Pub Date: May 15th, 2025
ISBN: 9781639809998
Publisher: Kelsay Books

A collection of poems that situates ordinary gestures in the vastness of time and space, where the body, nature, and the cosmos intersect.

Denby’s poems almost always begin at ground level—with a crosswalk in “A Man Yawning,” a kitchen more grown than built in “A Poet Going Blind,” or a poolside bench in “One Street in This Planet Neighborhood.” Descriptions of these everyday settings then spiral out into larger meditations on time and space.
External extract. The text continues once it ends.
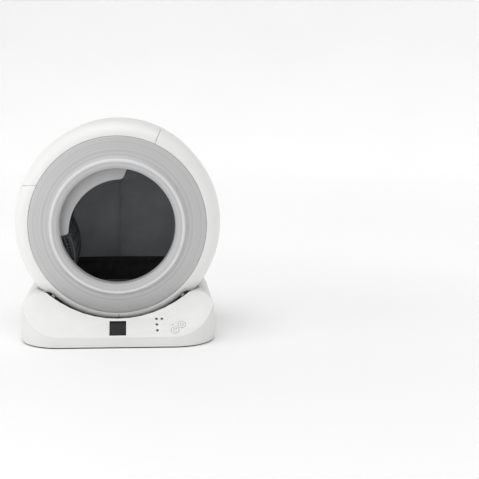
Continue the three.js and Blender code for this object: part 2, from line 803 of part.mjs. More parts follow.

Rather than getting lost in airy metaphysics, the poems instead favor a sinewy, tactile lyricism, best illustrated in “Ribbed Cages,” in which Vermonters carry “pines in their spines” and “Petunias blush hemoglobin, marigolds no longer move. / Bones grow there—stone bones, // radish bones, wheat bones, and dogs have begun to sprout.” Denby splits the collection into three sections in which thematic iterations of water and music recur as metaphors for the cords binding people to others around them and the vastness of the natural world. The third section takes these connections even farther, reaching out into something that can only be described as galactic in scope. Even in these verses, Denby never loses earthbound details, and the poems employ a gentle humor and a willingness to play with language that borders on punning. The author evinces an innate kindness toward all the works’ subjects, from a child’s understanding of the importance of a bee to a pair of twin sisters’ harmless yet fascinating disagreement about their mother’s last moments. Denby’s collection is a stirring example of Gaston Bachelard’s concept of intimate immensity, in which instructions for facing down a coyote or observations about the ways shadows play while writing can open a door to temporal or cosmic reflection. Occasionally, the collection suggests naivete, as in a flight of fancy about George Washington reincarnating in the present day and obsessing over groceries—a poem that lacks satisfying context. Fans of poets like Mary Oliver will appreciate the work’s immersive contemplative quality and the way the poet reliably pulls readers back to the physical realm, always returning to tactile sensations and experiences.

A sensory journey that starts on front porches and goes on to encompass galaxies.